Tuesday, August 5, 2008 - 8:40 AM

OOS 6-3: Integrating gas-exchange equipment into a field-based undergraduate experience

James D. Lewis, Fordham University

Background/Question/Methods Photosynthesis is the main entry point for carbon and energy into most ecological systems, and student understanding of resource and energy cycling is enhanced by a firm understanding of key environmental factors that regulate photosynthesis. Our ecology program has developed a lab exercise designed to facilitate student understanding of the role of several environmental factors (light, CO2, leaf nutrient stoichiometry) in regulating photosynthesis in situ, introduce students to common protocols used to assess photosynthetic responses to these variables, and enable students to test predictions for the effects of these environmental factors on carbon uptake in plants. For the lab exercise, students initially develop a set of relevant hypotheses based on assigned readings. To test these hypotheses, students use gas-exchange equipment to measure net photosynthetic rates at a range of internal CO2 concentrations (A-Ci curves) and irradiances (A-Q curves), and fit these curves using mechanistically-based models. Model outputs are used to estimate maximum rubisco activity, maximum electron-transport mediated carbon uptake capacity, respiration rates in the light, quantum yield, the light compensation point, and the light saturation point, as well as light-saturated net photosynthetic rates. To examine relationships between elemental concentrations and physiological processes, students measure nitrogen and phosphorus concentrations in leaf tissue.

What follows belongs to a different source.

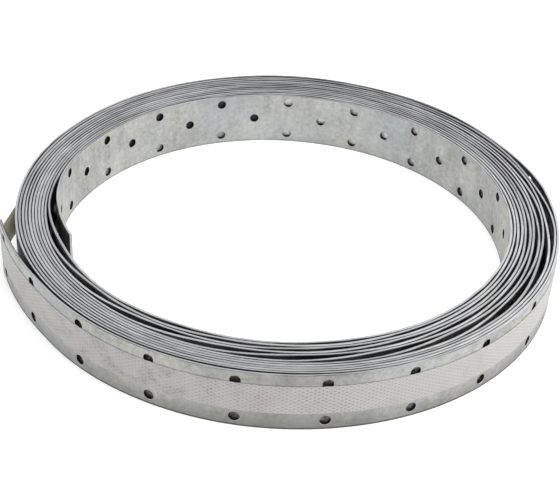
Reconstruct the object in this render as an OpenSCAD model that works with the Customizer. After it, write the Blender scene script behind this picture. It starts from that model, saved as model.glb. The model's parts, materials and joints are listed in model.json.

Results/Conclusions Results from several years of exercises indicated that nitrogen was significantly correlated with photosynthetic rates and other physiological processes in our nitrogen-limited system. However, leaf phosphorus concentrations were not significantly correlated with other elements or physiological processes. Students are asked to develop alternate hypotheses to explain these, which are incorporated into the manuscripts students write based on the lab exercise.